The burden now shifts to the State of Indiana. The State has 30 days to file the Appellee's Brief, though they can request an extension, and would likely be granted one. In that filing, the State must attempt to justify the alteration of witness statements in a sworn warrant affidavit. They must explain to the Court of Appeals why a jury was denied the right to see the face of the man Betsy Blair - their star witness - saw on the bridge. They must defend the constitutionality of holding a man in solitary confinement until he loses his grip on reality, and then using that man's madness as proof of his guilt.

Following the State’s response, Richard Allen’s defense team will have 15 days to file a final reply brief to that response, and that will bring written arguments to a close. The Court of Appeals may or may not require oral arguments, if they wish to clarify or challenge either side.
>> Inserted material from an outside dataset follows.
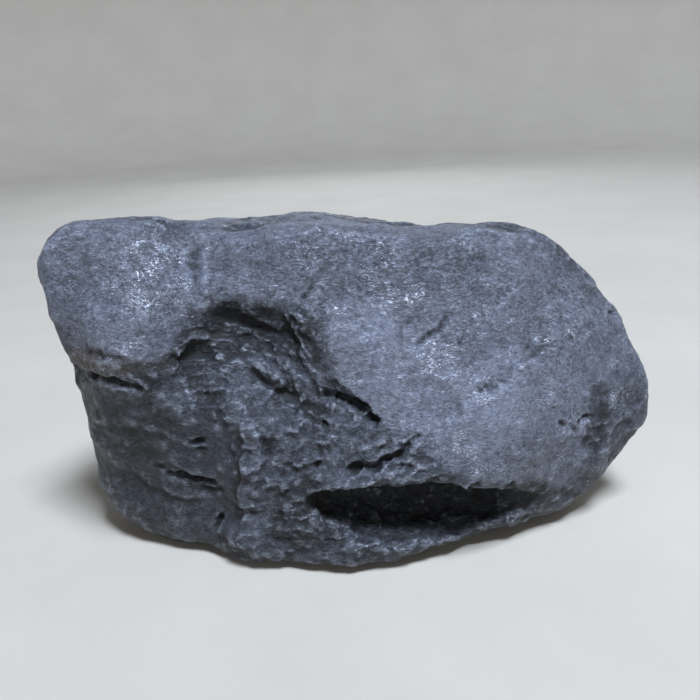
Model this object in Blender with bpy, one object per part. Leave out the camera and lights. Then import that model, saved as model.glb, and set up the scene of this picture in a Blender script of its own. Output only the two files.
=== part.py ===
"""A natural lump of shungite, one solid broken stone that rests on a flat underside.

All sizes below are millimetres: X runs along the stone, Y from its face to its back, Z up.
The form is made in this order: a cage of landmarks, an even skin over it, blows that break
hollows and ledges out of it, a rough fracture texture, a flat sole, and a light mesh.
"""

import bmesh
import bpy
import numpy as np
from mathutils import Vector, noise
from mathutils.geometry import delaunay_2d_cdt

NAME = "shungite_stone"
MM = 0.001

LENGTH = 216.0
DEPTH = 118.0
HEIGHT = 117.0

VOXEL = 2.0
SOFTEN_PASSES = 3
TRIANGLES = 9400

COLOUR = (0.052, 0.056, 0.068, 1.0)
ROUGHNESS = 0.55
METALLIC = 0.15

# The outline seen from the face, from the left tip over the top, down the right end and along the sole.
OUTLINE = [
    (-107.5, -22, 102), (-103, -19, 108.5), (-95, -16, 113.5), (-84, -9, 116.5), (-65, -8, 116.5),
    (-57, -2, 111.5),
    (-38, -12, 110.5), (-17, -15, 111), (0, -17, 109.8), (34, -18, 106.5), (54, -15, 106.5),
    (71, -9, 106),
    (85, -6, 95), (93.5, -6, 81), (107, -10, 75.5), (112, -12, 61), (111.8, -16, 47),
    (111.5, -20, 35), (106.5, -25, 25.5), (97, -28, 16), (86.5, -26, 6.5),
    (72, -15, -3), (40, 0, -4), (0, 0, -4), (-40, 0, -4), (-76, -5, -3), (-89.5, -12, 5),
    (-97, -20, 14), (-98.2, -15, 34), (-98.2, -18, 53), (-96.8, -21, 64),
    (-100, -25, 75.5), (-101.5, -24, 89),
]

# Landmarks of the face, by the form that they belong to.
FACE = {
    "lobe": [
        (-85, -21, 106), (-71, -28, 97), (-92, -26, 94), (-77, -39, 83.5),
        (-63, -36, 85), (-60, -21, 101), (-75, -16, 112), (-90, -32, 84),
    ],
    "ledge": [
        (-96, -29, 77), (-88, -38, 74.5), (-75, -43, 71), (-64, -43.5, 64), (-55, -43.5, 55.5),
        (-50, -43, 50),
    ],
    "under_ledge": [(-94, -22, 71), (-87, -30, 69), (-75, -35.5, 65), (-65, -37, 58), (-56, -38, 50)],
    "left_flank": [
        (-85, -33, 57), (-69, -38, 48), (-92.5, -28, 38), (-77, -34, 28), (-58, -38.5, 29),
        (-87, -31, 13), (-59, -42, 11), (-46, -43, 23), (-44, -41, 45.6),
    ],
    "valley": [(-53, -12, 102), (-52, -22, 90), (-54, -30, 82), (-51, -35, 70), (-46, -37, 58)],
    "brow": [
        (-46, -27, 88), (-38.5, -28, 89), (-28, -30, 88), (-15, -33, 84.5), (-9, -38, 74),
        (-4, -42, 67), (4, -46, 58),
    ],
    "forehead": [(-44, -16, 103), (-30, -21, 99)],
    "hollow": [
        (-38, -26, 84), (-27, -26, 83), (-36, -28, 77), (-25, -28, 75), (-15, -31, 77),
        (-12, -34, 72),
    ],
    "bench": [(-45, -36, 68.5), (-32, -36, 68), (-20, -36, 66), (-10, -39.5, 63)],
    "bowl": [(-41, -35.5, 64.5), (-28, -35.5, 62), (-18, -36.5, 59.5), (-6, -43, 57)],
    "spine": [(-37, -43, 60), (-36, -48.5, 50), (-37, -51, 36), (-38, -53.5, 12)],
    "chin": [(-20, -47, 47.5), (-7, -50.5, 45), (-21, -53, 32), (-31, -52, 21), (-9, -56, 38)],
    "lip": [
        (-21, -55, 29), (-7.5, -58.5, 34), (8, -59.5, 36), (21.6, -59.5, 36.5), (35, -57.5, 33.5),
        (48.5, -55, 29), (60, -49, 22.5), (72, -41, 15),
    ],
    "foot": [(-19, -57, 14), (3, -59, 14.5), (25, -57, 14), (50, -49, 13), (66, -42, 11)],
    "toe": [
        (-89, -24, 9), (-81, -31, 6), (-72, -36, 4.5), (-60, -42, 2.6), (-48, -47, 2.5),
        (-34, -51.5, 2.5),
        (-20, -56, 3), (-7, -58.5, 3.5), (8, -57, 4.5), (26, -52, 6), (42, -48, 6.3), (56, -45, 4),
        (71, -38, 5.5), (80, -33, 8),
    ],
    "sole": [
        (-74, -22, -2), (-66, -28, -2), (-55, -34, -2), (-40, -41, -2), (-22, -46, -2), (-5, -47, -2),
        (15, -43, -2), (40, -36, -2), (58, -26, -2),
    ],
    "great_face": [
        (-0.5, -23, 101), (-1.5, -32, 84), (15.6, -29, 88), (33, -26, 93), (50, -27, 87), (67.6, -22, 85),
        (14, -42.5, 65), (33, -47.5, 58.6), (52.5, -48.5, 51), (76, -38, 52.6), (41, -37, 70),
        (58, -33, 70),
        (70, -33.5, 64), (87, -20, 71), (26, -55, 47.5), (59, -50, 37), (83, -38, 37), (78, -37, 25),
        (100.5, -26, 46), (99.5, -30, 34),
    ],
}
FACE_CREASES = ("ledge", "under_ledge", "brow", "bench", "bowl", "spine", "lip", "foot", "toe", "sole")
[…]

Oral arguments in appeals are uncommon and it's at the discretion of the Court to decide if they need them. If there are oral arguments, they will be public, and if they are not required, the next the parties or public will hear will be the written opinion of the Court, which could take anywhere from 2-6 months following the conclusion of written arguments, given recent trends in the same court.

If the Court of Appeals agrees that the trial was fundamentally flawed, they will order a new one. This would generally go back to the same judge, but, as the search warrant issue is reviewed de novo (meaning they review it "afresh" without any regard for the trial court's opinion on the matter), that is one flaw that cannot be cured and if there is a retrial the State will not be able to use any of the evidence it gained from that search warrant. There is simply no way around that. The State would also have to consider if it can justify spending millions more to hold a second trial that would likely result in a not guilty verdict.

The remedy requested is unambiguous. Richard Allen requests the Court of Appeals reverse his convictions and order a new trial. The Court now has to decide between ratifying proceedings defined by secrecy, distortion, and constitutional violation, or restoring the integrity of the adversarial process.